Upon her return from England and ready to take on the corporate world, Claire had difficulty finding a job.
In the end she made a living by selling cupcakes for her cousin before finally landing her current job at Prism Services Inc.
“When I came back here my aim was to get into banking or asset management. While working with my cousin I was hired by a renowned insurance company, but they had a hiring freeze, and so I was eventually back to square one when my temporary assignment ended.
“I found myself again unemployed, and someone recommended me to Prism Services where I was hired in another temporary position.
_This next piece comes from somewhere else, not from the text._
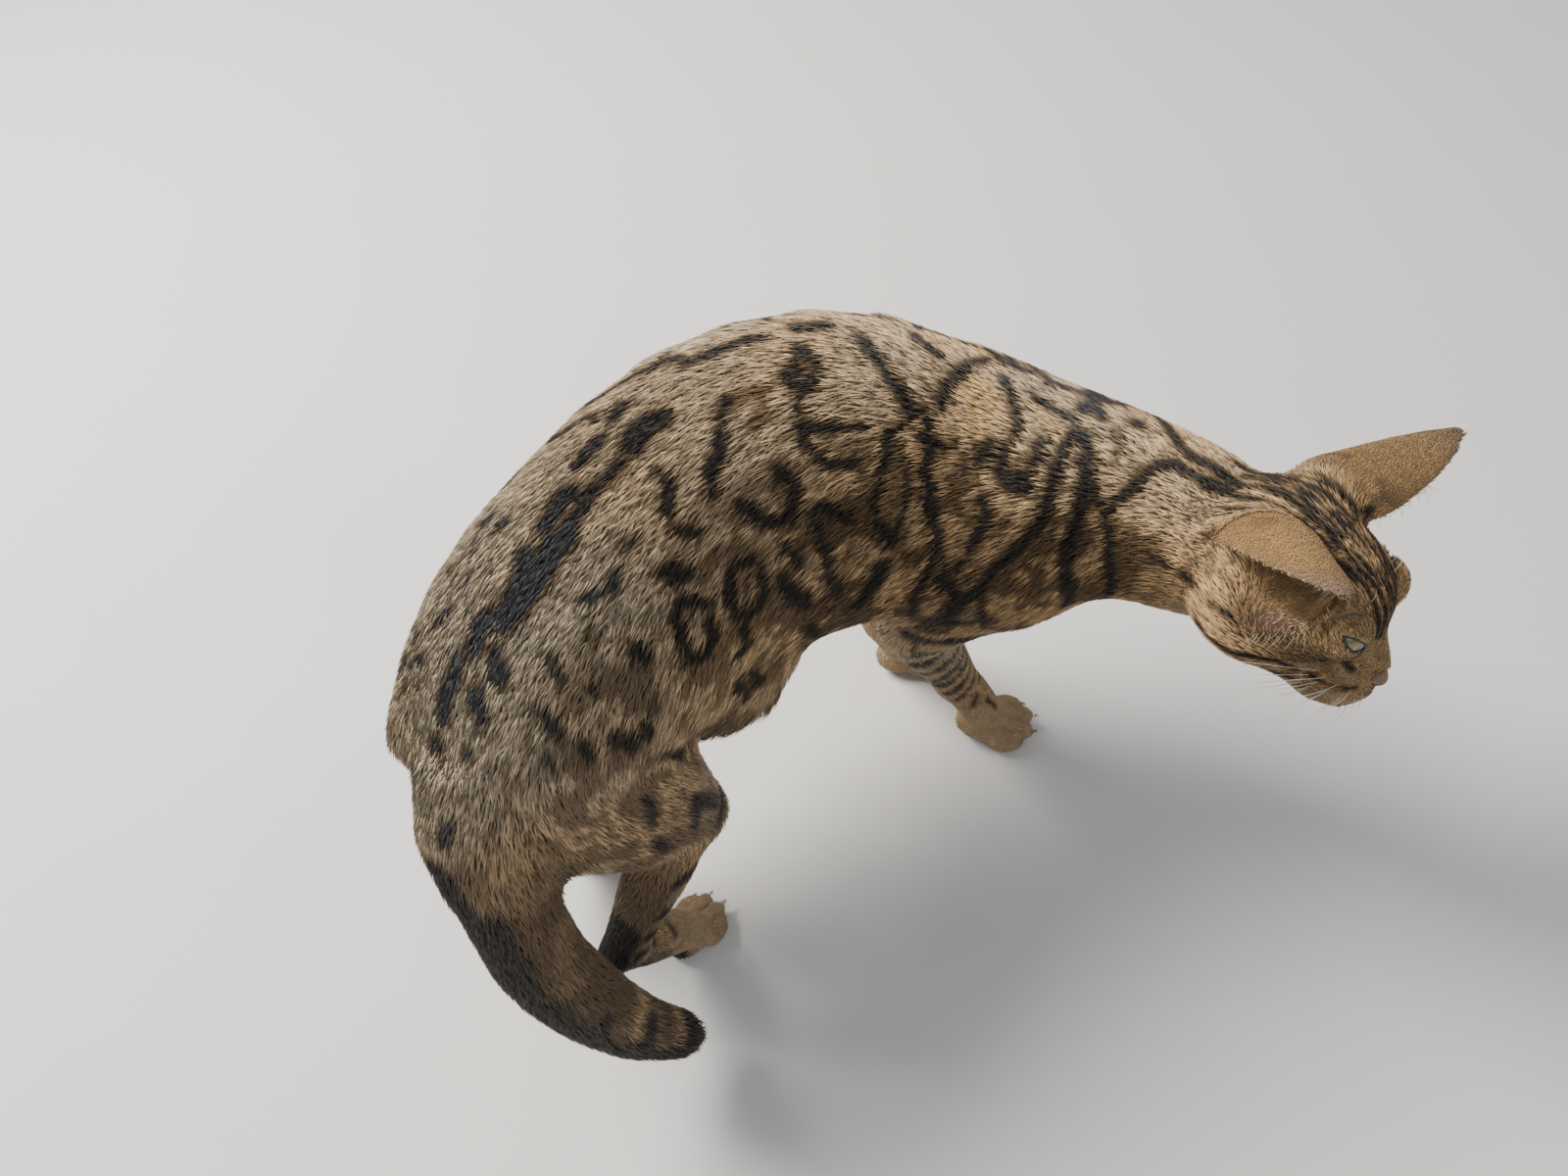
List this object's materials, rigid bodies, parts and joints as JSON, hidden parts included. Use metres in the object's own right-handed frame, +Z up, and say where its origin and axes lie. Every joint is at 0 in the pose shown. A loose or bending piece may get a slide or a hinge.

While I was here the insurance company made me a permanent offer, and as luck would have it so did Prism.
“In the end I chose Prism, because although it is smaller I felt that I would be able to get more experience, the exposure would be greater and I would see my contribution more and my role would make a difference,” she said.
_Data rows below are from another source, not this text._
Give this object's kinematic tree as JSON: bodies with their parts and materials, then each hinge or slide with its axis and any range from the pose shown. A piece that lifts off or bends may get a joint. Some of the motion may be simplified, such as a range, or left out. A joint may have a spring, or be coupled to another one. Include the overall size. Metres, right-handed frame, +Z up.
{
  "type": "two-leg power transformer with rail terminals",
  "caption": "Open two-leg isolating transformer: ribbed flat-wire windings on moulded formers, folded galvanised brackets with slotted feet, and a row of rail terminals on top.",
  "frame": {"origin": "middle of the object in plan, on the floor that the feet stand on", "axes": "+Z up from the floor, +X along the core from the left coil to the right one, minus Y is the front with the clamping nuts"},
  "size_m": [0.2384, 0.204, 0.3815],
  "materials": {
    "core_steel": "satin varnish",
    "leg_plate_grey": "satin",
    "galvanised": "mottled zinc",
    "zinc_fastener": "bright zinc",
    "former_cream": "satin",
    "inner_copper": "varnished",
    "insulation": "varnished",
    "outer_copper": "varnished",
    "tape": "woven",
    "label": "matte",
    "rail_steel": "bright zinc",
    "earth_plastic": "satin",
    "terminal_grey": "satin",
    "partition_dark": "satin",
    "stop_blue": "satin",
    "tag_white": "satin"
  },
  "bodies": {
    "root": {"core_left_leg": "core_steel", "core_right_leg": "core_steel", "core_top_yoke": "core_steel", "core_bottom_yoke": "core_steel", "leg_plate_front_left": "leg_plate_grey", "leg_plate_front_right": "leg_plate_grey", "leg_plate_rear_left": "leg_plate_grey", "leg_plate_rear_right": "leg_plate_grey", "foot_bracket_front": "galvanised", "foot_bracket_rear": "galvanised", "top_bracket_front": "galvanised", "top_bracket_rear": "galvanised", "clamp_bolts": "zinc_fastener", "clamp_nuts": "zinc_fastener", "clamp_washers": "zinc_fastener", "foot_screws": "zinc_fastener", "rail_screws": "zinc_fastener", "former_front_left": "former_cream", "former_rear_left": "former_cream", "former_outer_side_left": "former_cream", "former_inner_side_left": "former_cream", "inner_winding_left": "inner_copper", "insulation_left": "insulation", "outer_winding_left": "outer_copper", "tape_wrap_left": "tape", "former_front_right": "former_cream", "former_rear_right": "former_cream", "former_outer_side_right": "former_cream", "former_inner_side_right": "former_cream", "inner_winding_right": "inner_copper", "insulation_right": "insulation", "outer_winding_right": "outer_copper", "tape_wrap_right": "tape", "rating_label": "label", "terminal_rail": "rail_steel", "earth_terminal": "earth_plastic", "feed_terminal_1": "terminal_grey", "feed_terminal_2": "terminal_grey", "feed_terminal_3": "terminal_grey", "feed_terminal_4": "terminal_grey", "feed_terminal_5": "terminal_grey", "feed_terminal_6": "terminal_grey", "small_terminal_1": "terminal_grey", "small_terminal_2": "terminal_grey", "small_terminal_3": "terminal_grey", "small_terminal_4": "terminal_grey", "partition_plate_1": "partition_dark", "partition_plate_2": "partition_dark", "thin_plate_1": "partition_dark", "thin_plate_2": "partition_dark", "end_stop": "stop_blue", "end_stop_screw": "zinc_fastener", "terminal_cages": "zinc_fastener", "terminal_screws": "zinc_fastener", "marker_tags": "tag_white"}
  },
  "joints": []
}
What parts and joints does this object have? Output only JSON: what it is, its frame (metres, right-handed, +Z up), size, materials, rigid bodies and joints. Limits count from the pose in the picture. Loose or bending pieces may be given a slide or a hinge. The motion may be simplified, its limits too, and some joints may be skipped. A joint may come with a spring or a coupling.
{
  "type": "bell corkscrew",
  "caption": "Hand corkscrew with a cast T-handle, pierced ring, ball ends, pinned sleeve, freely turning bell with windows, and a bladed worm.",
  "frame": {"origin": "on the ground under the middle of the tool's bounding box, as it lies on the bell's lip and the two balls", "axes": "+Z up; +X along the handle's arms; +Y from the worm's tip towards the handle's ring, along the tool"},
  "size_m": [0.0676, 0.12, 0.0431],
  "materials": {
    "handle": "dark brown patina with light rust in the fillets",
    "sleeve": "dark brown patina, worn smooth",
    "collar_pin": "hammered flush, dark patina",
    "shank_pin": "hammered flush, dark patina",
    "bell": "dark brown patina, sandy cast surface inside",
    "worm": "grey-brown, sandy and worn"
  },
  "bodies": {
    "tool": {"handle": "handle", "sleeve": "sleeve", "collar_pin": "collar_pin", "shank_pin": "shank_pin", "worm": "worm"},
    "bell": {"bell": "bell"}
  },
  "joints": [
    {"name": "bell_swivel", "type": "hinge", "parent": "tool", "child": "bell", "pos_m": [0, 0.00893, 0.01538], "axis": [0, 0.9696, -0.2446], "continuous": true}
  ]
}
The transaction processing and business development officer, who has worked with the company for the last three years, described her job as dynamic, and contrary to popular belief not always about numbers despite being in the financial sector.
“It’s hard to explain to people exactly what it is I do because saying my title does not encompass all that I do. We support the financial sector in the back end supporting financial systems,” she said. “I work with all the financial institutions in Barbados and the Eastern Caribbean on payment systems. I hardly deal with numbers, but more with project management, documentation and operations. I sit in a lot of board meetings and help to resolve issues, and procedures.”
If Claire wasn’t in the financial sector, her dream job would be a race car driver.
“I love to drive and enjoy going to Bushy Park to watch the races. Realistically if I weren’t doing this, I would probably be in something relating to my economics background. When I came out of school I loved seeing how money works, how money systems work and the dynamics of it all. Outside of that I would probably be spending more time trying to get into my own business,” she confided.
Asked what was her inspiration, she said family support is what got her this far, and will see her through in whichever direction she may be headed.
“My younger sister Renee, who is very artistic, is quite like my best friend. She is very mature for her age, and really inspires me. She is more of an out-of-the-box thinker, and encourages me to be myself. I also have an older brother Jared. He’s married with one child, and for my sister and me growing up he was the smartest person in the family; the one who made us all proud and we aspired to get straight As like him.
“I also couldn’t ask for more supportive parents. The kind of person I am, and the successes I’ve gained along the way, is largely due to the way they raised me, and I am so thankful for that. I am truly blessed to be surrounded by wonderful people in general; the people in my church family, at work, my extended family and even the people I train with,” she said.
The burning question throughout the interview however was what this business professional did in her spare time.
With a huge smile on her face and a twinkle in her eyes she said: “After work every evening I train in Muay Thai, which is a kick boxing martial arts discipline. If it’s not Muay Thai I’m out kayaking. Each year I participate in the Variety Children’s Charity rowing race, so I would either train with them or with a friend if they are not training during competition time.”
Coincidentally, Claire, who has no favourite genre of music, plays the piano and a bit of guitar. She said her repertoire was dictated by her mood.
As for future plans, the sushi and cheesecake lover said she didn’t have any solid plans for the future.
“Not because I’m short-sighted nor have no vision, but rather than planning too much I try to just take each day at a time because life and circumstances are always changing. Therefore, things seldom or almost never work out according to plan. I leave the future in God’s hands as He knows best. I’m just trying to learn and grow from what’s in front of me now,” she said confidently.
Before parting ways with EASY, Claire had this piece of advice to offer to those looking to get into her field.
“People like to focus a lot on academics and what to study, but I think it has more to do with skills and how you approach problems. Things don’t always go the way you plan them. I would advise people to focus on solving problems, look at your attitude toward things, don’t be easily frustrated and think on your feet, be calm in stressful situations. I think those attributes in a person would help them to succeed. It’s not just about the education; it’s about knowing how to work with people, adapt to situations and solve problems,” she said.